Since the 1950s nonviolent forms of protest such as boycotts, civil disobedience, sit-ins, occupation of public spaces and forming of human chains have become central to a wide range of social movements, including those against racial, ethnic and gender discrimination, resistance to wars and conscription, environmental campaigns, opposition to government or corporate corruption and mobilization against economic injustice. In response to the range and significance of these movements and their tactics many books and articles have been published. These include personal and more scholarly accounts of particular movements. Analysts of nonviolent action have also noted the imaginative extension of the already wide range of possible methods of protest developed in earlier centuries.
A specific academic literature has also developed since the 1970s that analyses and compares particular movements, debates the underlying social trends encouraging their emergence, their social composition, organisational modes and tactics, and transmission of protest ‘repertoires’. This literature has developed a variety of theoretical frameworks and a new vocabulary to explain what is now often called ‘contentious politics’. Theorists of social movements have not generally shown much interest in the theory and strategy of nonviolent action per se, but a younger generation of scholars has begun to bridge this gap: see for example Schock, Unarmed Insurrections: People Power Movements in Nondemocracies (A. 1.b. Strategic Theory, Dynamics, Methods and Movements) , Chapter Two ‘Political Process and Nonviolent Action Approaches to Political Contention’.

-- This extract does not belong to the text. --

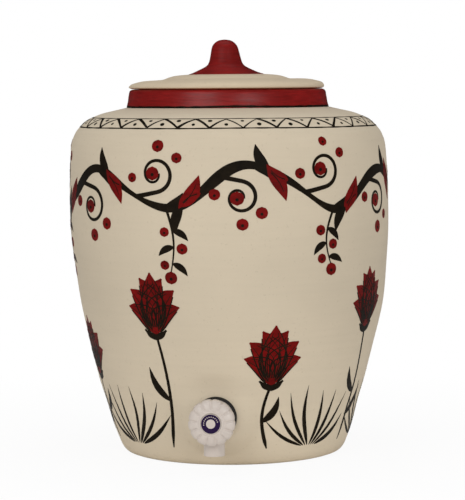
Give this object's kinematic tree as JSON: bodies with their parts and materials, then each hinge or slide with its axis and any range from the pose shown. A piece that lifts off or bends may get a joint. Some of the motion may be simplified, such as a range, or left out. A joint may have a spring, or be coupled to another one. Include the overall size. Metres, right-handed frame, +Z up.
{
  "type": "clay water pot with tap",
  "caption": "Thrown clay pot for drinking water with a loose clay lid and a white screw-down plastic tap low on its front, painted in cream, crimson and black.",
  "frame": {"origin": "middle of the flat foot that the pot stands on", "axes": "+Z up along the pot's axis, the tap points along -Y, +X to the right when seen from the front"},
  "size_m": [0.3004, 0.3145, 0.3847],
  "materials": {
    "clay": "matt cream paint over fired clay",
    "neck_clay": "crimson paint over fired clay",
    "lid_clay": "matt cream brim, crimson cone and grip",
    "white_plastic": "moulded white plastic",
    "spindle_plastic": "natural plastic",
    "black_rubber": "moulded rubber",
    "steel": "plain",
    "label_blue": "printed dark blue"
  },
  "bodies": {
    "pot": {"pot_base": "clay", "pot_wall_low": "clay", "pot_body": "clay", "pot_shoulder": "clay", "pot_neck": "neck_clay", "outer_gasket": "black_rubber", "inner_gasket": "black_rubber", "lock_nut": "white_plastic", "tap_body": "white_plastic", "bonnet_seal": "black_rubber", "bonnet": "white_plastic", "spindle_ring": "black_rubber"},
    "lid": {"lid": "lid_clay"},
    "jumper": {"valve_jumper": "spindle_plastic", "valve_washer": "black_rubber"},
    "knob": {"knob": "white_plastic", "spindle": "spindle_plastic", "knob_screw": "steel", "index_cap": "white_plastic", "index_label": "label_blue"}
  },
  "joints": [
    {"name": "lid_lift", "type": "slide", "parent": "pot", "child": "lid", "axis": [0, 0, 1], "range_m": [0, 0.12]},
    {"name": "jumper_slide", "type": "slide", "parent": "pot", "child": "jumper", "axis": [0, -1, 0], "range_m": [0, 0.003]},
    {"name": "knob_turn", "type": "hinge", "parent": "jumper", "child": "knob", "pos_m": [0, -0.15, 0.0475], "axis": [0, -1, 0], "range_deg": [0, 270]}
  ],
  "couplings": [
    {"joint": "jumper_slide", "follows": "knob_turn", "m_per_rad": 0.00063662}
  ]
}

Whilst some of the social movement literature does encompass national resistance to political oppression (people power), much of it focuses on protest for more specific causes. The primary criterion for inclusion in this section is a focus on the role of nonviolent tactics, but the books here range from ‘insider’ accounts of social movements, collections of documents on such movements, comparative studies of movements and a few key contributions to the academic theory of social movements that do take account of nonviolent campaigns. It includes a few references on the impact of globalisation and the increasing role of transnational activist networks and movements. Specific studies of the US Civil Rights Movement are excluded because they are covered in section A.3. Literature on specific movements is listed in section G of the first edition of this bibliography and will be included in Volume 2 of the revised version when published.